I want sex pretty much all the time. I get these urges and cravings for it. the past few days we've been fighting over how much we have sex.

Right now - I feel like shit masturbating but she used to be so sexual, If I couldn't get sex, I used to always be able to get her to give me a BJ to get me off.

I was fine with that for a while but sex to me is a way to connect, every fight just melts away after sex, every bad feeling. Lately she hasn't wanted any of that, it feels she lost the want to take care of me and I am beginning to feel like I'm in the friend zone again. in fact, this is how the entire week of no sex was - we would hang out and do our thing, she would somehow turn me on and then tell me she wasn't in the mood or she was to tired to mess around.

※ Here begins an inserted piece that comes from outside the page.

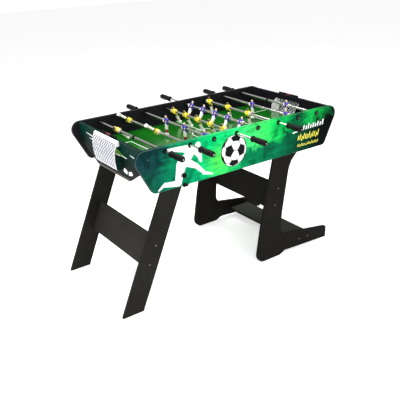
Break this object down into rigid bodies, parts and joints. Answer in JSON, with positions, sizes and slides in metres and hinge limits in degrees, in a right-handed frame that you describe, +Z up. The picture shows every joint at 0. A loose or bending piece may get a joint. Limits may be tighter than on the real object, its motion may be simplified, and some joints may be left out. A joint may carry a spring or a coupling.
{
  "type": "foosball table",
  "caption": "Folding table football game: open cabinet with sliding, spinning rods of men, a goal hood at each end, slanted folding legs and an L-shaped folding stand.",
  "frame": {"origin": "floor level, at the middle of the whole footprint including the handles", "axes": "+X along the table towards the L-shaped stand, +Y across it away from the printed front side, +Z up"},
  "size_m": [1.344, 1.06, 0.8175],
  "materials": {
    "black_board": "black laminate on MDF",
    "printed_board": "printed green laminate on MDF",
    "pitch": "printed green pitch, satin",
    "net_plastic": "white and grey net pattern",
    "steel": "bright chrome plate",
    "grip": "black moulded grip",
    "yellow_team": "yellow shirt, black shorts, white legs",
    "blue_team": "blue shirt, white shorts and legs, red socks"
  },
  "bodies": {
    "cabinet": {"end_panel_left": "printed_board", "end_panel_right": "printed_board", "goal_hood_left": "net_plastic", "goal_hood_right": "net_plastic", "playfield": "pitch", "side_panel_back": "black_board", "side_panel_front": "printed_board"},
    "left_legs": {"left_leg_back": "black_board", "left_leg_crossbar": "black_board", "left_leg_front": "black_board"},
    "stand": {"stand_crossbar": "black_board", "stand_foot_plank": "black_board", "stand_side_back": "black_board", "stand_side_front": "black_board"},
    "rod_1_bearing": {"rod_1_core": "steel"},
    "rod_1": {"rod_1_handle": "grip", "rod_1_man_1": "yellow_team", "rod_1_tube": "steel"},
    "rod_2_bearing": {"rod_2_core": "steel"},
    "rod_2": {"rod_2_handle": "grip", "rod_2_man_1": "yellow_team", "rod_2_man_2": "yellow_team", "rod_2_tube": "steel"},
    "rod_3_bearing": {"rod_3_core": "steel"},
    "rod_3": {"rod_3_handle": "grip", "rod_3_man_1": "blue_team", "rod_3_man_2": "blue_team", "rod_3_man_3": "blue_team", "rod_3_tube": "steel"},
    "rod_4_bearing": {"rod_4_core": "steel"},
    "rod_4": {"rod_4_handle": "grip", "rod_4_man_1": "yellow_team", "rod_4_man_2": "yellow_team", "rod_4_man_3": "yellow_team", "rod_4_man_4": "yellow_team", "rod_4_man_5": "yellow_team", "rod_4_tube": "steel"},
    "rod_5_bearing": {"rod_5_core": "steel"},
    "rod_5": {"rod_5_handle": "grip", "rod_5_man_1": "blue_team", "rod_5_man_2": "blue_team", "rod_5_man_3": "blue_team", "rod_5_man_4": "blue_team", "rod_5_man_5": "blue_team", "rod_5_tube": "steel"},
    "rod_6_bearing": {"rod_6_core": "steel"},
    "rod_6": {"rod_6_handle": "grip", "rod_6_man_1": "yellow_team", "rod_6_man_2": "yellow_team", "rod_6_man_3": "yellow_team", "rod_6_tube": "steel"},
    "rod_7_bearing": {"rod_7_core": "steel"},
    "rod_7": {"rod_7_handle": "grip", "rod_7_man_1": "blue_team", "rod_7_man_2": "blue_team", "rod_7_tube": "steel"},
    "rod_8_bearing": {"rod_8_core": "steel"},
    "rod_8": {"rod_8_handle": "grip", "rod_8_man_1": "blue_team", "rod_8_tube": "steel"}
  },
  "joints": [
    {"name": "stand_fold", "type": "hinge", "parent": "cabinet", "child": "stand", "pos_m": [0.452, -0.01, 0.625], "axis": [0, -1, 0], "range_deg": [0, 90]},
    {"name": "left_leg_fold", "type": "hinge", "parent": "cabinet", "child": "left_legs", "pos_m": [-0.324, -0.01, 0.636], "axis": [0, -1, 0], "range_deg": [0, 113.1]},
    {"name": "rod_1_spin", "type": "hinge", "parent": "cabinet", "child": "rod_1_bearing", "pos_m": [-0.41402, -0.01, 0.768], "axis": [0, 1, 0], "continuous": true},
    {"name": "rod_1_slide", "type": "slide", "parent": "rod_1_bearing", "child": "rod_1", "axis": [0, 1, 0], "range_m": [-0.2305, 0.0265]},
    {"name": "rod_2_spin", "type": "hinge", "parent": "cabinet", "child": "rod_2_bearing", "pos_m": [-0.28087, -0.01, 0.768], "axis": [0, 1, 0], "continuous": true},
    {"name": "rod_2_slide", "type": "slide", "parent": "rod_2_bearing", "child": "rod_2", "axis": [0, 1, 0], "range_m": [-0.225, 0.045]},
    {"name": "rod_3_spin", "type": "hinge", "parent": "cabinet", "child": "rod_3_bearing", "pos_m": [-0.14772, -0.01, 0.768], "axis": [0, 1, 0], "continuous": true},
    {"name": "rod_3_slide", "type": "slide", "parent": "rod_3_bearing", "child": "rod_3", "axis": [0, 1, 0], "range_m": [-0.0205, 0.1885]},
    {"name": "rod_4_spin", "type": "hinge", "parent": "cabinet", "child": "rod_4_bearing", "pos_m": [-0.01457, -0.01, 0.768], "axis": [0, 1, 0], "continuous": true},
    {"name": "rod_4_slide", "type": "slide", "parent": "rod_4_bearing", "child": "rod_4", "axis": [0, 1, 0], "range_m": [-0.0545, 0.0625]},
    {"name": "rod_5_spin", "type": "hinge", "parent": "cabinet", "child": "rod_5_bearing", "pos_m": [0.11857, -0.01, 0.768], "axis": [0, 1, 0], "continuous": true},
    {"name": "rod_5_slide", "type": "slide", "parent": "rod_5_bearing", "child": "rod_5", "axis": [0, 1, 0], "range_m": [-0.0825, 0.0345]},
    {"name": "rod_6_spin", "type": "hinge", "parent": "cabinet", "child": "rod_6_bearing", "pos_m": [0.25172, -0.01, 0.768], "axis": [0, 1, 0], "continuous": true},
    {"name": "rod_6_slide", "type": "slide", "parent": "rod_6_bearing", "child": "rod_6", "axis": [0, 1, 0], "range_m": [-0.1855, 0.0235]},
    {"name": "rod_7_spin", "type": "hinge", "parent": "cabinet", "child": "rod_7_bearing", "pos_m": [0.38488, -0.01, 0.768], "axis": [0, 1, 0], "continuous": true},
    {"name": "rod_7_slide", "type": "slide", "parent": "rod_7_bearing", "child": "rod_7", "axis": [0, 1, 0], "range_m": [-0.0365, 0.2335]},
    {"name": "rod_8_spin", "type": "hinge", "parent": "cabinet", "child": "rod_8_bearing", "pos_m": [0.51802, -0.01, 0.768], "axis": [0, 1, 0], "continuous": true},
    {"name": "rod_8_slide", "type": "slide", "parent": "rod_8_bearing", "child": "rod_8", "axis": [0, 1, 0], "range_m": [-0.0325, 0.2245]}
  ],
  "couplings": [
    {"joint": "left_leg_fold", "follows": "stand_fold", "ratio": 1.2567}
  ]
}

3 days ago the mood felt right, a came on to her. Started to suck on her breast and kiss near her c*it, she let me do this, then she told me that she didn't want to do anything tonight.

OMG - this pissed me off, I told her it has been a week and we haven't had sex and that I'm feeling unconnected to her. She told me that I get annoying about it and that I shouldn't try so much. I understand this because realize that I probably did bug her a lot about it, but I can't help it after a week of no sex. I mean - she conditioned me to constant orgasms and now she took it away. It is hard to control myself. I told her my logic that if she is never in the mood and I am always in the mood that she should come on to me and let me know when she wanted it. I'm afraid that if I don't say anything to her, and I don't come on to her, that she will never be in the mood because I always have to do things to her to get her in the mood.

Just 2 days ago, we had sex, but it was only because of the fact that I talked to her about it the night before- like a giving me pity fuck. I don't want a pity fuck, I want her to want my dick. How can I make the rolls to be reversed. I want her to be in my position, I would be okay with her annoying me for sex all the time. it would be perfect for me in fact.

Now -yesterday everything was good, I felt better from the sex. It stopped the craving. We started fooling around and I got all excited and think she wants it so I start to suck on her nipples. Right then she tells me she doesn't want sex tonight. I get all pissed off because she got me horny again. I have the sexual urge. But - I just went to sleep without touching her all night.

I woke up this morning still horny. I just needed it. But she isn't a morning person. I am (duh). I left her place in a fight with her about the same thing we've been fighting about for 4 days.

help... advice... anything?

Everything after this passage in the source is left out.